Is there any reason that the Standard couldn't/shouldn't be written that if an expression is used in a place requiring a compile-time integer constant, then even in cases where the Standard would not otherwise impose any requirements regarding the behavior of that expression, the compiler must either define the behavior of that expression as yielding an integer value with no side-effects, or must issue a diagnostic? So given e.g. int foo=-1<<4; a compiler which defined (-x) << y as equivalent to -(x<<y) could silently yield int foo=-16; but one where that shift would trap...

@supercat 2015-05-18 21:22:41

...must yield a diagnostic? In cases where a compiler would regard an expression as having a well-defined meaning, it would seem annoying to forbid it from making that meaning available in a compile-time constant.

@Ben Voigt 2015-05-18 21:25:22

@supercat: Yes, that would violate the principle of least surprise. Side effects that suddenly disappear depending on the context = highly surprising. And, as mentioned in my answer, it might also violate a requirement of a companion standard.

@Ben Voigt 2015-05-18 21:26:51

@supercat: Also, changing the rules in that way would break SFINAE (see Shafik's answer for an example).

@supercat 2015-05-18 21:34:11

@BenVoigt: Disappearance of side-effects would be highly surprising; my point was that if an implementation says that int x=-1; int y=x<<4; would set y to -16 with no side-effects, then that same implementation should be able to regard (-1)<<4 as a const-expression -16. While there are corner-cases where such a rule could cause different template substitutions, such issues already exist in many other places; for example, if x is a uint32_t constant equal to 0xFFFFFFFFu, then (uint32_t)(x*x) would be a constant on any platform where int was 16 or 32 bits...

@supercat 2015-05-18 21:35:41

...or larger than 64 bits, but be Undefined Behavior on platforms where int was between 40 and 64 bits. I would posit that allowing implementations to yield a value of 1 from that expression regardless of the size of int is more helpful than having the behavior depend on the size of int.

@Shafik Yaghmour 2015-05-19 14:16:34

@supercat see my updated answer, at least in the case of implementation adding constexpr to standard library functions, the committee found breaking SFINAE to be undesirable and hence forbid it in this case.

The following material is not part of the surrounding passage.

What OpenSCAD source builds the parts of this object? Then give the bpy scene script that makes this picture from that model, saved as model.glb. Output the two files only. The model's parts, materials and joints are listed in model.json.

@supercat 2015-05-19 14:54:16

@ShafikYaghmour: IMHO, the Standard should split "forbidden" behavior and "optionally-defined" behavior (which would be a good thing for the language in other ways too) and say that if expressions have a well-defined mathematical meaning, even if Standard would not normally require implementations to calculate them, then an implementation may regard such compile-time expressions of that form as constant if such expressions would also be calculated correctly at run-time. Since various platforms could have different successful substitutions for various reason including the size of int...

@supercat 2015-05-19 14:58:07

...it could be advantageous to allow template substitution in cases where a platform would be able to handle certain constructs even though the Standard would not otherwise require it. In any case, if substitution is disallowed when it would result in Undefined Behavior, that would imply that the term "Undefined Behavior" means something other than "behavior over which the Standard imposes no requirements".

@Ben Voigt 2015-05-19 15:07:30

@supercat "it could be advantageous to allow template substitution in cases where a platform would be able to handle certain constructs"... No, not really. The value to developers of portable software of requiring diagnostics for undefined behavior in certain contexts far outweighs the value of silently working slightly more efficiently, until it doesn't work at all. C++ has never been a "Do What I Mean" language, if that is the philosophy you desire, then there are many other languages that better meet your needs.